Based on this description, it is surprising that objects of different scales can be reduced to a same size and both serve the content.  Contrastingly, a different artisan describes these bands as rivers flowing across the land, thereby providing a new perspective regarding the picture as a map of Miao’s original residential location. The pattern is similar to the Chinese character “正” which could represent the place where Miao ancestors resided.

However, Batik content does not solely correspond to one interpretation. Subtle balance of imagination and interpretation exist in almost every piece of Batik. For instance, Professor Yang counters that “正” is Yin and Yang.

Moreover, Xiong’s description of escargot and cedar seemed not to conform with the goal of Batik that is to connect with ancestors and strengthen admiration. Another distinct feature is their imagination. The pattern’s abstractedness creates space for interpretation. Xiong believes distinct dialects of Batik provide the first principles to help understand other Batik art forms.

Conclusion

The goal of this trip was to analyze how Batik solves a problem or fulfills the need of a society through investigating local usage and interviewing local artisans and professors.

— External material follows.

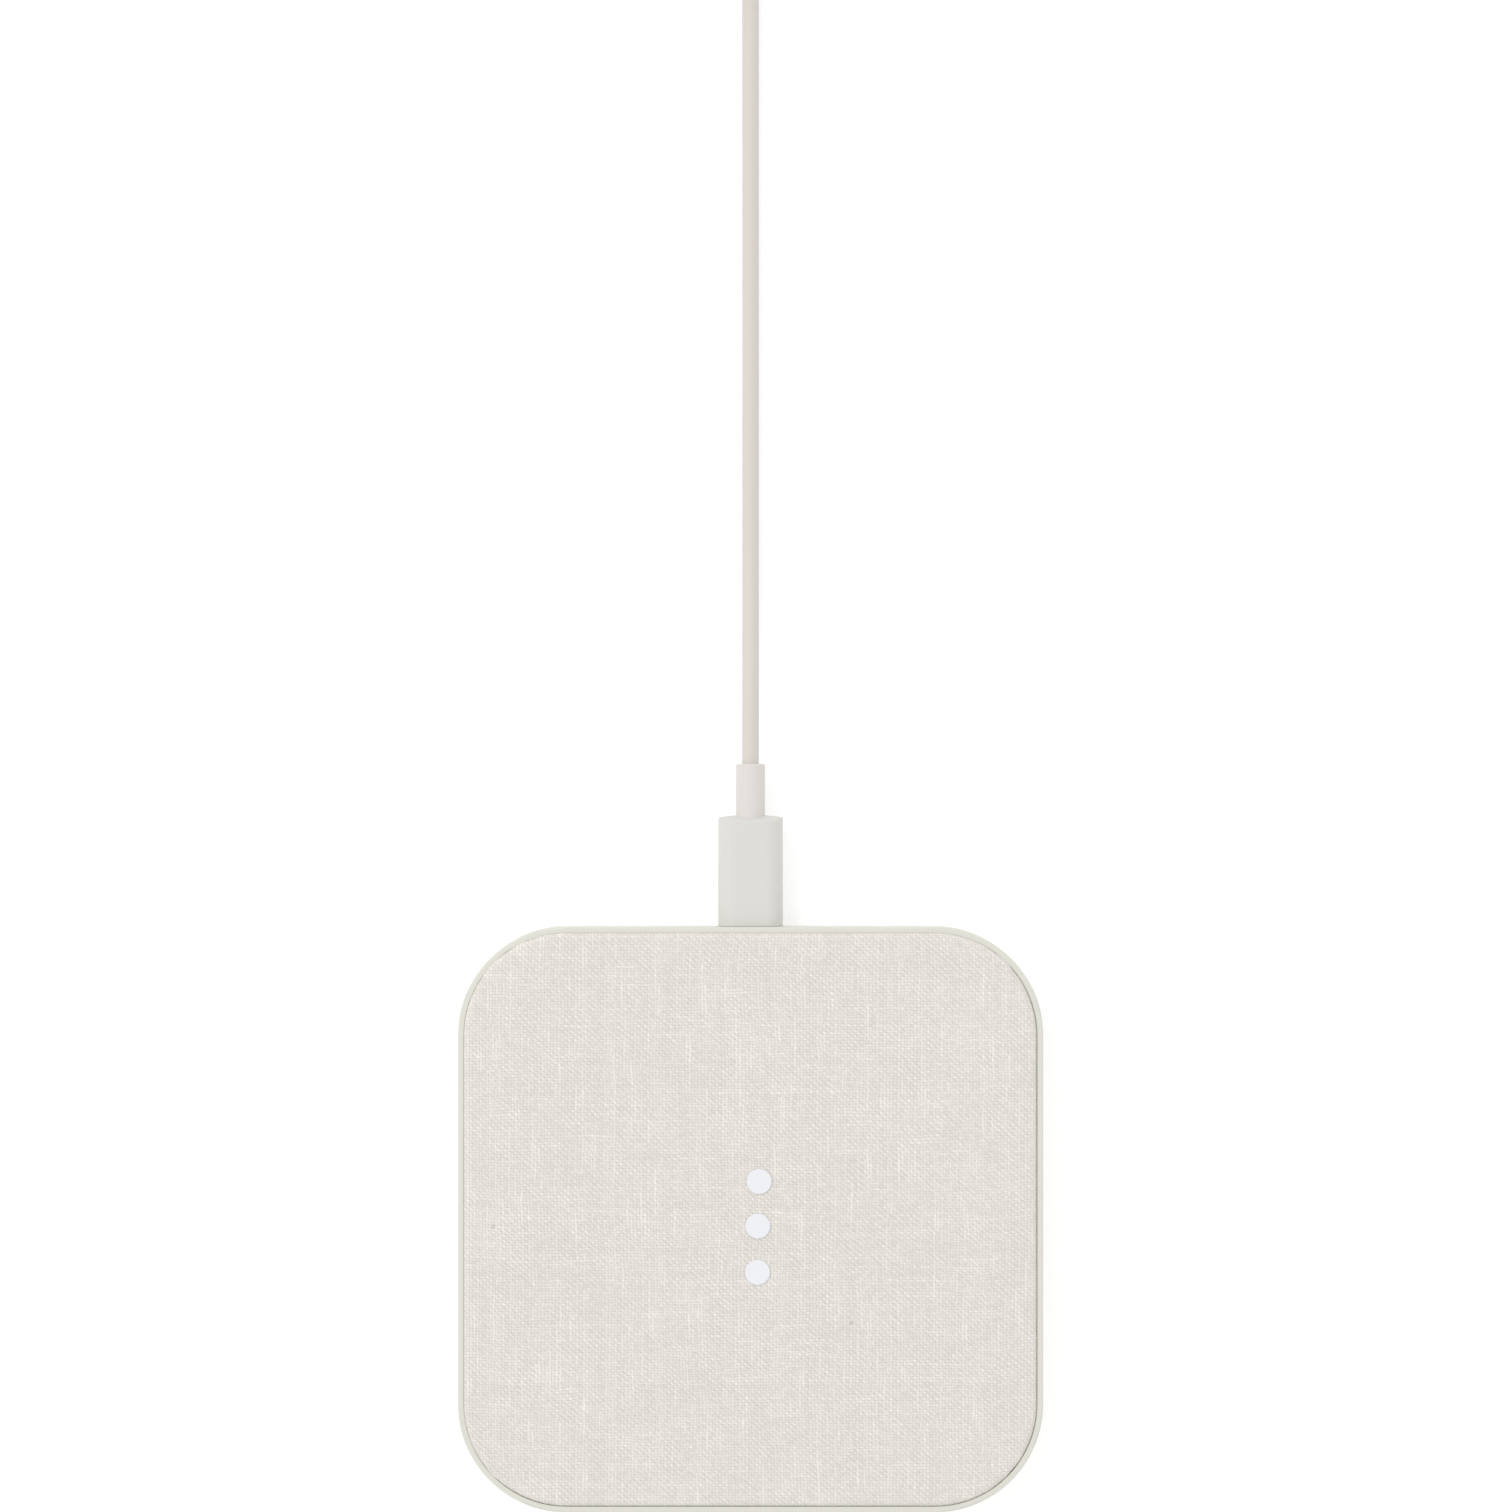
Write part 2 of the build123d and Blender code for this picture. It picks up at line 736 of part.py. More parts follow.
def cord_tie():
    """Band round the winding, at the side away from the cord."""
    across = coil_centre[0] - coil_mean_radius
    width = coil_width + 2 * (tie_thickness + tie_slack)
    height = coil_height + 2 * tie_thickness
    start = Plane.XZ.offset(-(coil_centre[1] - tie_width / 2)) * Pos(across, coil_bottom + coil_height / 2)
    outline = start * RectangleRounded(width, height, on_table + tie_thickness)
    return extrude(outline, -tie_width) - coil_ring(tie_gap)


# ---------------------------------------------------------------- usb-a plug

usb_a_relief_end = tail_end + relief_length
usb_a_housing_end = usb_a_relief_end + usb_a_housing_length
usb_a_tip = usb_a_housing_end + usb_a_metal_length
usb_a_metal_start = usb_a_housing_end - usb_a_metal_embedded
usb_a_inner_width = usb_a_width - 2 * usb_a_metal
usb_a_inner_height = usb_a_height - 2 * usb_a_metal
usb_a_floor = usb_a_level - usb_a_inner_height / 2


def usb_a_housing():
    housing = round_bar(
        usb_a_housing_width,
        usb_a_housing_height,
        usb_a_housing_round,
        usb_a_relief_end,
        usb_a_housing_end,
        usb_a_level,
    )
    housing = fillet(housing.edges().group_by(Axis.Y)[0], usb_a_rear_round)
    housing = fillet(housing.edges().group_by(Axis.Y)[-1], usb_a_front_round)
    outer = usb_a_metal_round[0]
    return housing - round_bar(
        usb_a_width, usb_a_height, outer, usb_a_metal_start, usb_a_housing_end + 1, usb_a_level
    )


def usb_a_shell():
    outer, inner = usb_a_metal_round
    shell = round_bar(usb_a_width, usb_a_height, outer, usb_a_metal_start, usb_a_tip, usb_a_level)
    shell -= round_bar(
        usb_a_inner_width, usb_a_inner_height, inner, usb_a_metal_start - 1, usb_a_tip + 1, usb_a_level
    )
    far = usb_a_tip - latch_window_setback
    for x in (-latch_window_offset, latch_window_offset):
        shell -= block(
            (x - latch_window[0] / 2, x + latch_window[0] / 2),
            (far - latch_window[1], far),
            (usb_a_level - usb_a_height, usb_a_level + usb_a_height),
        )
    return shell


def usb_a_tongue():
    half = usb_a_inner_width / 2 - usb_a_insert_gap
    tip = usb_a_tip - usb_a_insert_setback
    tongue = block((-half, half), (usb_a_metal_start, tip), (usb_a_floor, usb_a_floor + usb_a_insert_height))
    back = block(
        (-half, half),
        (usb_a_metal_start, usb_a_housing_end + usb_a_block_length),
        (usb_a_floor, usb_a_floor + usb_a_inner_height),
    )
    return tongue + back


def usb_a_contacts():
    level = usb_a_floor + usb_a_insert_height
    width, thickness = usb_a_contact_size
    end = usb_a_tip - usb_a_contact_setback
    return together(
        block((x - width / 2, x + width / 2), (end - length, end), (level, level + thickness))
        for x, length in usb_a_contact_rows
    )


# ---------------------------------------------------------------- nodes

nodes = {
    "case_tray": case_tray,
    "non_slip_foot": non_slip_foot,
    "foot_adhesive": foot_adhesive,
    "case_screws": case_screws,
    "top_panel": top_panel,
    "linen_adhesive": linen_adhesive,
    "linen_cover": linen_cover,
    "charging_coil": charging_coil,
    "coil_leads": coil_leads,
    "coil_film": coil_film,
    "ferrite_shield": ferrite_shield,
    "temperature_sensor": temperature_sensor,
    "circuit_board": circuit_board,
    "board_screws": board_screws,
    "usb_c_receptacle_shell": usb_c_receptacle_shell,
    "usb_c_receptacle_tongue": usb_c_receptacle_tongue,
    "usb_c_receptacle_contacts": usb_c_receptacle_contacts,
    "usb_c_plug_shell": usb_c_plug_shell,
    "usb_c_plug_insert": usb_c_plug_insert,
    "usb_c_plug_contacts": usb_c_plug_contacts,
    "usb_c_paddle_board": paddle_board,
    "usb_c_housing": usb_c_housing,
    "usb_c_strain_relief": lambda: relief(relief_front, relief_rear, port_level, False),
    "cord_lead": lambda: cord_run("cord_lead", lead_route, relief_rear),
    "cord_coil": cord_coil,
    "cord_tail": lambda: cord_run("cord_tail", tail_route, coil_centre[1]),
    "cord_tie": cord_tie,
    "usb_a_strain_relief": lambda: relief(tail_end, usb_a_relief_end, usb_a_level, True),
    "usb_a_housing": usb_a_housing,
    "usb_a_shell": usb_a_shell,
    "usb_a_tongue": usb_a_tongue,
    "usb_a_contacts": usb_a_contacts,
}
for name, place in dot_places.items():
    nodes[name] = lambda place=place: alignment_dot(place)
for name in components:
    nodes[name] = lambda name=name: board_parts(name)

os.makedirs("parts", exist_ok=True)
for name, make in nodes.items():
    export_step(make(), f"parts/{name}.step")
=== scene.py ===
"""Looks of a square wireless charging pad with a linen face, on a USB lead.

Metres, in the frame of the CAD model.
"""
import bpy
import json
import math
import numpy as np
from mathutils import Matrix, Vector, noise


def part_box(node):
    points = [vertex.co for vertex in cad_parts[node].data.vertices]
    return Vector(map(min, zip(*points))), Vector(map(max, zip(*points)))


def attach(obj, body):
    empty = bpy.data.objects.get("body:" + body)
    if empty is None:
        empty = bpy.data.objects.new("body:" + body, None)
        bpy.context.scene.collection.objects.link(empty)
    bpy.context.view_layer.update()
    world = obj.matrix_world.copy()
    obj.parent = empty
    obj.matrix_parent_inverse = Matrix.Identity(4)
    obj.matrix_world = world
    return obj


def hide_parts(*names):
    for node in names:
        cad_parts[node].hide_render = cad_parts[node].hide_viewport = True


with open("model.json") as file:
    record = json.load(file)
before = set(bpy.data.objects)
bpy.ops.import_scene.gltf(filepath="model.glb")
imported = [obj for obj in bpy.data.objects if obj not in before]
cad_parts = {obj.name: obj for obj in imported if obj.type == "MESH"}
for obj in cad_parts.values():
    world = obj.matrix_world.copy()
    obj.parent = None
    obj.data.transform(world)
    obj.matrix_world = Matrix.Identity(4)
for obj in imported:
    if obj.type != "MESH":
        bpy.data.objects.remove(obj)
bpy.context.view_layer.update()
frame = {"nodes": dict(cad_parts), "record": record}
nodes = frame["nodes"]
noise.seed_set(11)   # the clock seeds noise_vector otherwise, and each run differs

MM = 0.001

# ---------------------------------------------------------------- sizes

WARP_PITCH = 0.56 * MM         # between the threads that run along Y
WEFT_PITCH = 0.50 * MM         # between the threads that run along X
LINEN_THICKNESS = 0.45 * MM
LINEN_EDGE_ROUND = 1.15 * MM   # of the linen's outside where it goes over the panel's edge
LINEN_HEM = 6.0 * MM           # folded under the panel
LINEN_GAP = 0.15 * MM          # to the rim, at the linen's side
CLOTH_CLEARANCE = 0.02 * MM    # to the rim where the cloth swells up to it
SWELL_LEVEL = 1.08 * MM        # how far below the face it has swelled up to the rim all round
WEAVE_RELIEF = 0.05 * MM       # from a gap between threads to a crown
CLOTH_DRIFT = 0.22 * MM        # how far threads wander from straight lines
THREAD_WANDER = 0.16 * MM      # the same within a few threads
THREAD_UNEVEN = 0.09           # spread of the threads' thickness, as a share of it
YARN_SLANT = 0.35              # how far the twist leans a crown, per unit along the thread
WEFT_LIGHTER = 0.08            # tone of the weft over the warp

GROOVE_EXTRA = 0.04 * MM       # how much wider the groove is than the gap, where it is open
ROLL_LIFT = 0.20 * MM          # by which the cloth's roll over the edge is flatter than round
ROLL_LIFT_TIGHT = 0.10 * MM    # and by which it is flatter still where the cloth is tight
LIP_LEVEL = 1.01 * MM          # below the face, where the cloth starts to swell outwards
LIP_REACH = 0.6                # how far out it is there, as a share of the way to the rim
LIP_RUN = 0.08 * MM            # cloth from the roll to there
SWELL_RUN = 0.20 * MM          # cloth from the roll to the rim
INNER_SIDE = 1.4 * MM          # cloth's inside between the hem and the roll
ROLL_STEPS = 8
FOLD_STEPS = 3

CORD_DIAMETER = 2.9 * MM
LEAD_POINTS = (56 * MM, 98 * MM, 130 * MM)   # along the table, behind the strain relief
LEAVES_STRAIGHT = 12 * MM      # out of the strain relief before the cord bends down
REACHES_TABLE = 34 * MM
REACHES_WINDING = 162 * MM
TAIL_STRAIGHT = 11 * MM        # out of the winding before the cord bends down to the far plug
TAIL_LEVEL = 33 * MM           # where it is level with that plug
TAIL_END = 45 * MM
TIE_THICKNESS = 0.8 * MM
TIE_WIDTH = 9.0 * MM
TIE_SLACK = 1.2 * MM
TIE_CORNER = 1.6 * MM
TIE_EDGE = 0.2 * MM
WINDING_RADIUS = 17.15 * MM    # middle of the turns
WINDING_COLUMNS = 3
WINDING_LAYERS = 4
POINTS_PER_TURN = 24
FLOOR_DROP = 0.02 * MM         # keeps the floor and the foot's underside apart

linen_low, linen_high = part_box("linen_cover")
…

Batik is a graphic art that is not limited to conventional forms of art. It is true that the composition of Batik sacrifices the rules of perspective, but the concept of seeing the magnificent from the trivial, the plurality from singularity can serve as a philosophical direction for Chinese design. Furthermore, the lack of uniformity of perspectives provides another possibility, that human beings are naturally comfortable with such cavalier perspective.

Finally, in a typical early morning of Guizhou, among Miao people from different tribes wearing Batik and wandering in temporal market downtown, one can feel the emotional bonds from the clothes they are wearing, that are made by mothers, sisters or themselves. As a design on the textile, its pattern, its meaning, its education and its developmental process unites one tribe. That power can never be replaced by texts and calls from cellphones and computers.